Coronavirus

"Il Cura Italia di Conte dimentica noi medici Fase 2, sanità a rischio"

Il segretario dei dirigenti ospedalieri: "La salute dei camici bianchi continua a essere trascurata"

"Il Cura Italia di Conte dimentica noi medici Fase 2, sanità a rischio"

«Il Cura Italia non cura i medici». È la pesante accusa lanciata al governo dai medici ospedalieri. Carlo Palermo segretario nazionale Anaao Assomed, si dice preoccupato in vista della Fase2 per l'impatto che avrà sul servizio sanitario nazionale che in questo momento è sotto pressione per l'epidemia e dovrà poi fare i conti con tutte le altre emergenze travolte dal coronavirus. Nella lotta al Covid 19 gli operatori sanitari hanno pagato un prezzo altissimo. Sono oltre 20mila i contagiati e 150 le vittime tra i medici. E la momento non sono ancora state attivate tutte le tutele che i camici bianchi chiedono dall'inizio dell'epidemia.

Perchè il Cura Italia non cura i medici?

«In ospedale e nelle strutture sanitarie la sicurezza dei lavoratori non è stata una priorità e non lo è neppure nei provvedimenti del governo in arrivo. Sono mancati i dispositivi di protezione individuale adeguati, di fatto i medici erano disarmati. E tutt'ora mancano gli stoccaggi dei dip. In vista della riapertura occorre avere le scorte altrimenti si ripeterà lo stesso tragico scenario».

Che cosa chiedete?

«È scandaloso che per il personale non ci sia l'obbligo dell'isolamento in caso di esposizione non protetta a un positivo. Se un medico visita un paziente che poi si rivela positivo deve avere la possibilità di restare in isolamento per almeno 3 giorni e poi eseguire il tampone prima di tornare al lavoro. E se abita da solo può farlo in casa altrimenti deve essere garantito un luogo sicuro dove isolarsi.

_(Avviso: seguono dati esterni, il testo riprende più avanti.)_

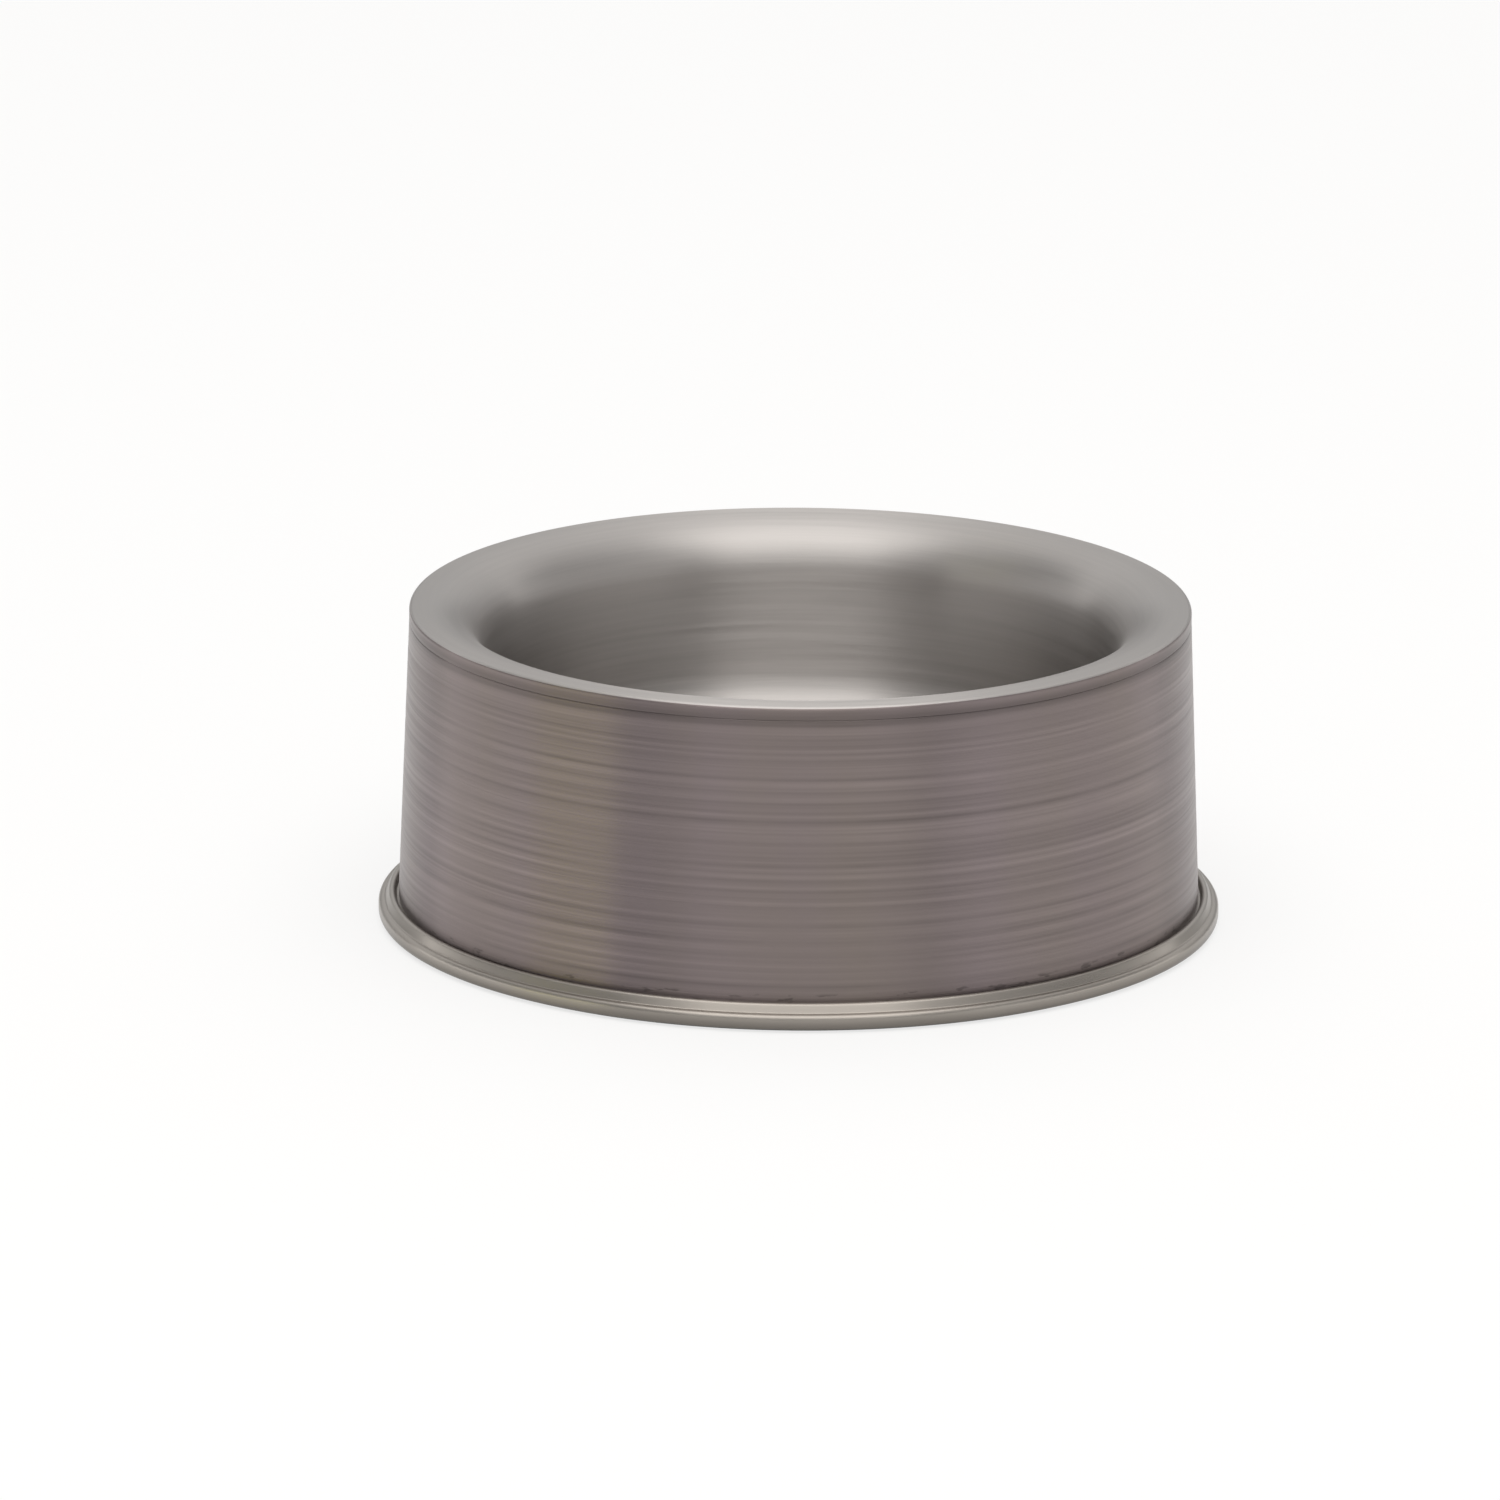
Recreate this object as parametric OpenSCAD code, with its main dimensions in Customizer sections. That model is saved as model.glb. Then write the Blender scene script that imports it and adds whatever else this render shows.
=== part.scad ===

È un punto cruciale ed è uno dei motivi che hanno favorito la diffusione del coronavirus. Questo obbligo non è tutt'ora previsto. I provvedimenti del governo sono schizoidi: da un lato impongono misure di controllo e dall'altro ignorano elementi che favoriscono la diffusione del contagio».

Le nuove assunzioni previste sono sufficienti?

«No. Avevamo una carenza di circa 10mila unità tra medici e dirigenti sanitari alla quale non è ancora stata data una risposta. Ai medici poi sono stati offerti contratti da precari e per 5mila posti disponibili e alla fine si sono presentati e sono stati assunti solo in 4mila».

Fondi insufficienti?

«Le risorse non bastano neppure a pagare gli straordinari per medici impegnati in prima linea in queste settimane: centinaia di ore senza dormire e senza mangiare per fronteggiare l'emergenza. Ora li chiamano eroi ma noi chiediamo invece che venga loro riconosciuta un'indennità di rischio biologico, un riconoscimento concreto. Altro punto fondamentale è lo scudo giuridico: in questa fase di emergenza per far fronte allo tsunami dei contagiati abbiamo visto pediatri fare i geriatri: dobbiamo coprire il rischio professionale ».

È d'accordo con un'apertura omogenea su tutto il territorio?

«No: le condizioni di contagio sono molto differenziate: occorre guardare alla percentuale di incremento dei contagi settimanale: se è alta con la riapertura si rischia di favorire una ripresa dell'epidemia».

Giusto vietare la mobilità tra regioni?

«Sarebbe più opportuno limitare gli spostamenti in relazione alla diffusione del virus sul territorio meglio su base provinciale, individuando le aree più a rischio. Non ha senso proibire di spostarsi tra due regioni dove i contagi sono pochissimi mentre ci si può muovere all'interno di una regione tra zone con situazione epidemica molto diversa».

Ma i presidi territoriali, gli ospedali sono pronti?

«Mantenere gli ospedali Covid dedicati è indispensabile e per gestire il rischio di nuovi focolai occorre una riorganizzazione del territorio: la presenza dei presidi non è omogenea. E poi si dovranno anche affrontare le conseguenze dell'emergenza sulle altre patologie che in queste settimane sono state trascurate con gli ospedali travolti dallo tsunami Covid.

Mi aspetto liste di attesa di anni e purtroppo una mortalità più alta dovuta al fatto che le persone avevano paura di venire in ospedale».